A work of art in the sublime form of flesh and blood and sinew.
The work of The Consuming Mender, She Who Makes Whole.
Even just thinking the words sent a shiver of something racing up my spine. A feeling of slimy, exposed muscles and oddly smooth skin brushing against me kissed my mind like a phantom. I resolved never to say the words in the real, and then double swore I'd never do so in the real using shadow-speak.
I had no idea what would happen if I did. But every instinct I had, human or eldritch, screamed at me that I would regret it.
It was funny, then, that another name and title now called to me with a protective fondness. It was a name and title I'd already heard before, and which had further crystalized themselves in my mind.
The Ravening Observer, He Who Witnesses All, whispered sweet nothings in my ears. He guided my hand as I acknowledged his distant existence through the small, barely noticeable alteration of the code that bridged the gap between Amelia and her cybernetics.
The scroll in my hands pinged with a notification concerning the imminent installation of Amelia's package.
My stolen lab assistant gasped. Her eyes fluttered closed for a moment. Then she collapsed against the couch, going completely boneless as her eyes rolled tempestuously under her eyelids.
I stiffened when her fingers suddenly began to change. They morphed into clamps, some odd spoon-like instruments, scalpels that were perilously close to my skin, and finally back to regular fingers.
Amelia also chose that moment to gasp awake, breathing heavily. The sweat that now clung to her did funny things to her clothes, but I was a bit too wrung-out to appreciate that properly at the moment.
"Rather traumatizing, isn't it?" I said quietly, making her eyes focus on me rather than some far-off whatever. "And yet I keep doing it to myself."
She scoffed, but her eyes softened as she put her hand back onto my forehead, pushing away sweat-soaked strands of my hair. We were both kind of a mess.
"Yeah, well…" She sighed. "If what you got so far is half as useful as the stuff I got…"
"Yeah, I know. It's not easy to give up on those sweet, sweet eldritch power-ups, huh?"
"Not at all." She looked incredibly sad as she said that. "I mean… I had these odd feelings. While operating on people. Kind of like intuition? They always guided me through. Let me do a better job. Now, I suddenly understand them and… I haven't unlocked a ton of stuff. But the knowledge and instincts I got are way too valuable to give up. I'm just happy I had a few points of Essence backing me up before I unlocked my package."

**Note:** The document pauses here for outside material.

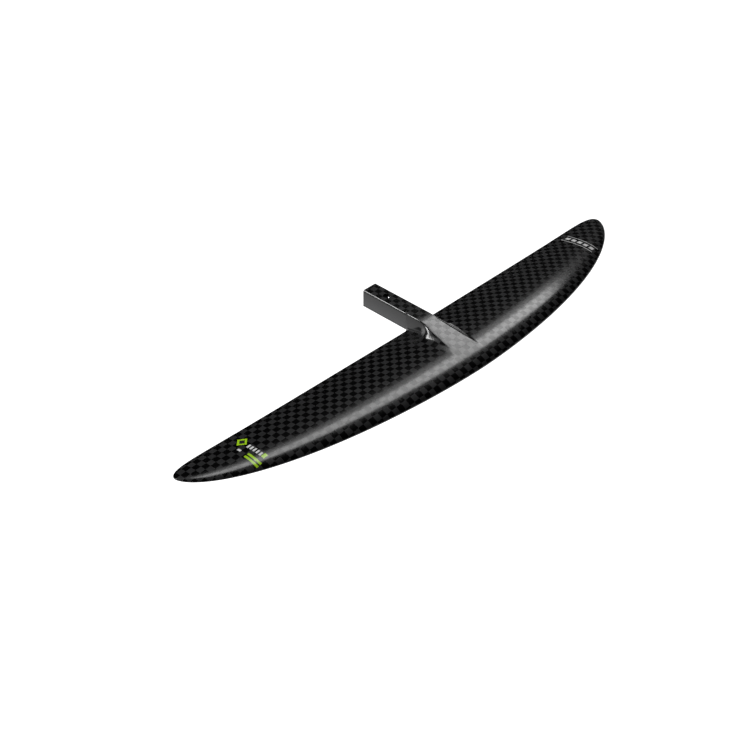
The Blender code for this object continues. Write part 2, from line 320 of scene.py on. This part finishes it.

I grimaced, refusing to think about my own level of readiness back when I'd unlocked my package. It hadn't exactly been the ideal process, if I was being honest. I mean, I wasn't bitter about it, but… Amelia didn't have to bleed tar all over the place!
Then again, I had a ton of Essence compared to the first time I partook of the eldritch knowledge, and I was still almost throwing up tar.
Higher levels require even more Essence to withstand them? I wondered, before deciding that I didn't care for the moment.
I had my Medic now. Her package was unlocked. That meant my excuse to keep her from accompanying me was gone.
I just knew she'd force the issue of the equipment acquisition trip sooner rather than later.